Meta’s current GPU infrastructure highlights the physical limits of scale-up architectures based on copper. Today’s GB300-class racks already require complex electrical backplanes with thousands of differential pairs, and expanding beyond 144 accelerators per domain pushes against the practical limits of copper reach, power, and density. While copper remains the “gold standard” due to its cost efficiency and maturity, Alduino argued that future scale-up domains—potentially exceeding 256 accelerators—will likely require optical interconnects to overcome these constraints. Optical backplanes and emerging standards such as OCI are seen as key enablers, provided the industry can deliver a robust, interoperable ecosystem.

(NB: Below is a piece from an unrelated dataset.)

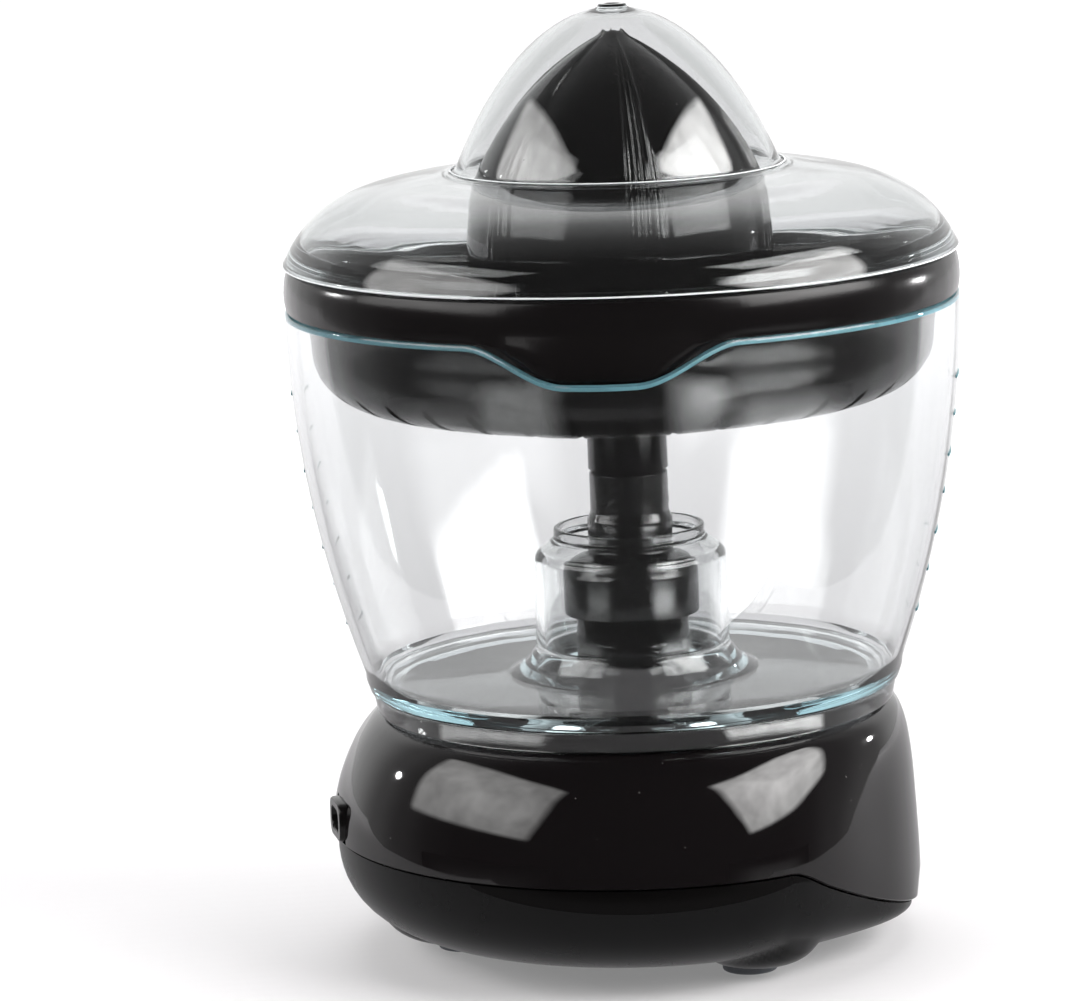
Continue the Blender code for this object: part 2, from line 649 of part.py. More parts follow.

Meta has been actively evaluating CPO reliability at scale, deploying large test clusters to gather meaningful operational data. The company reported more than 50 million device-hours of testing on Phase 2 CPO systems, building on earlier Phase 1 results. Initial findings indicate that CPO architectures can achieve higher reliability than traditional pluggable modules, driven by reduced component counts and tighter integration. However, Alduino noted that the data is still evolving, and longer-term results are needed to establish confident mean time between failure (MTBF) benchmarks. Importantly, Meta is also exploring field-serviceable designs to mitigate the operational risks associated with highly integrated optics.

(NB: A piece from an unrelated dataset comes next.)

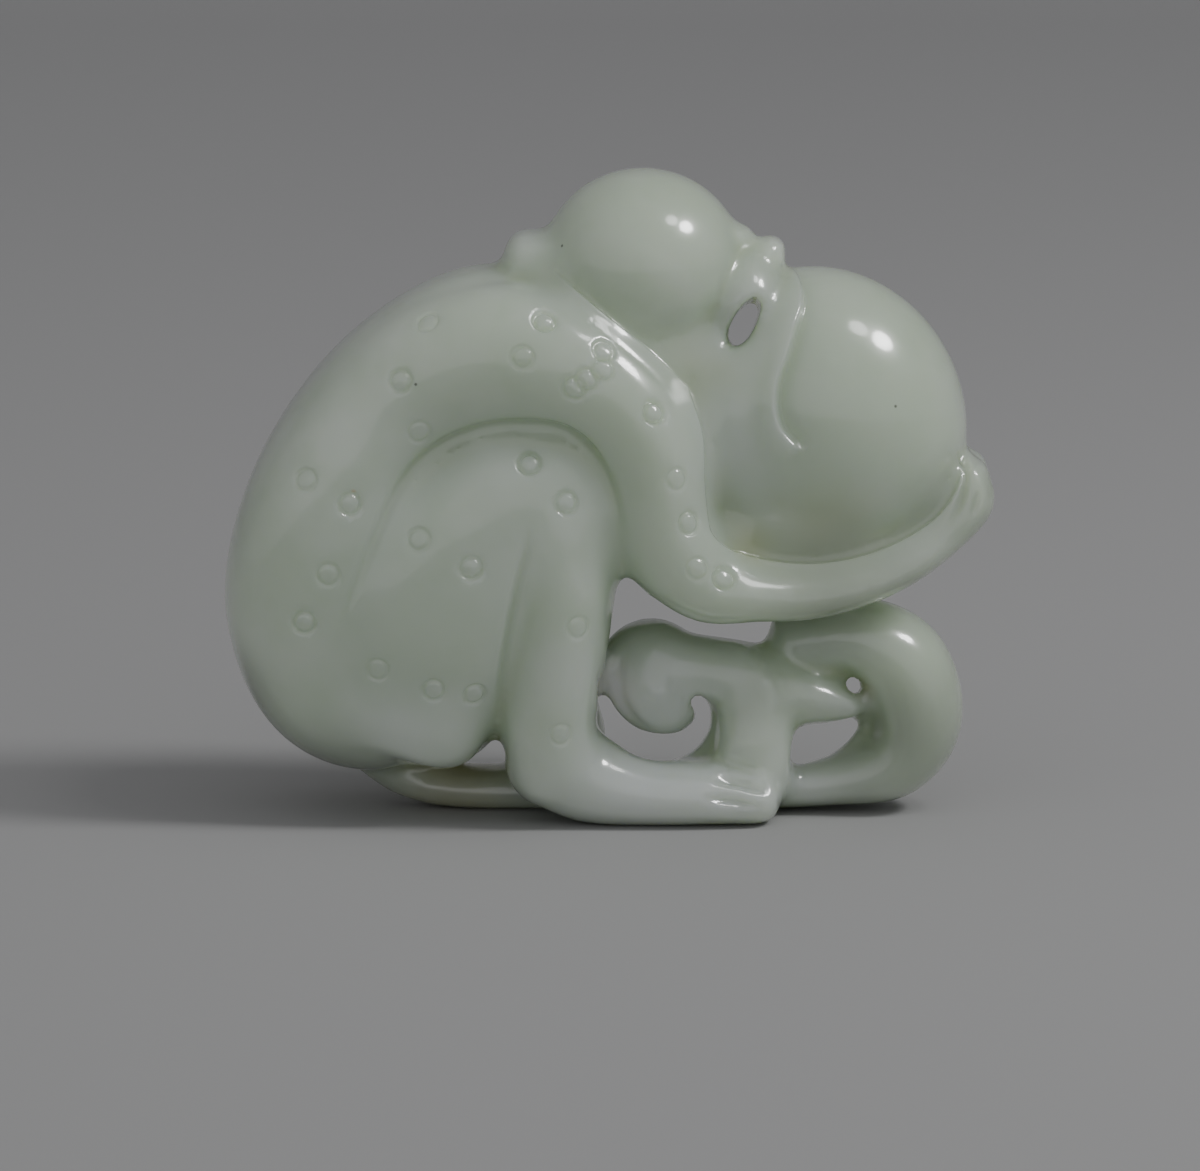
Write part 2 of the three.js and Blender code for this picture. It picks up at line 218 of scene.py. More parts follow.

Ultimately, Alduino framed the industry’s challenge as a transition from electrical to optical scale-up domains, driven by exponential growth in AI cluster size. While copper will remain foundational in the near term, its limitations are becoming increasingly apparent. Optical interconnects—combined with standardization efforts like OCI—offer a path forward, but only if the ecosystem can address the full RAS equation at hyperscale. As Alduino concluded, the technical feasibility of optical scale-up is no longer the primary barrier; the challenge now is delivering systems that are reliable, serviceable, and economically viable at the scale required for next-generation AI infrastructure.

Key Points

  • Meta serves 3.4B daily active users; AI is embedded across all applications
  • AI infrastructure scaling toward multi-gigawatt deployments and “AI factory” campuses
  • CapEx trajectory: >$115B (2026), >$70B (2025), >$35B (2024)
  • 1.3M GPUs expected in 2025; industry-wide AI infra spend approaching $500B+
  • Hyperion data center in Louisiana designed to exceed 5GW capacity
  • Networking power is a small percentage, but significant at hyperscale (multi-GW impact)
  • LPO and CPO reduce power but introduce trade-offs in RAS and serviceability
  • Copper backplanes remain cost and reliability baseline but face scaling limits
  • Future scale-up domains (>256 accelerators) likely require optical interconnects
  • CPO testing: >50M device-hours; early data shows improved reliability vs pluggables
  • OCI emerging as key standard for interoperable optical scale-up ecosystems

“We’ve largely answered ‘can we build these systems.’ The real question now is ‘should we’—because every gain in power efficiency comes with real costs in reliability, availability, and serviceability at hyperscale.”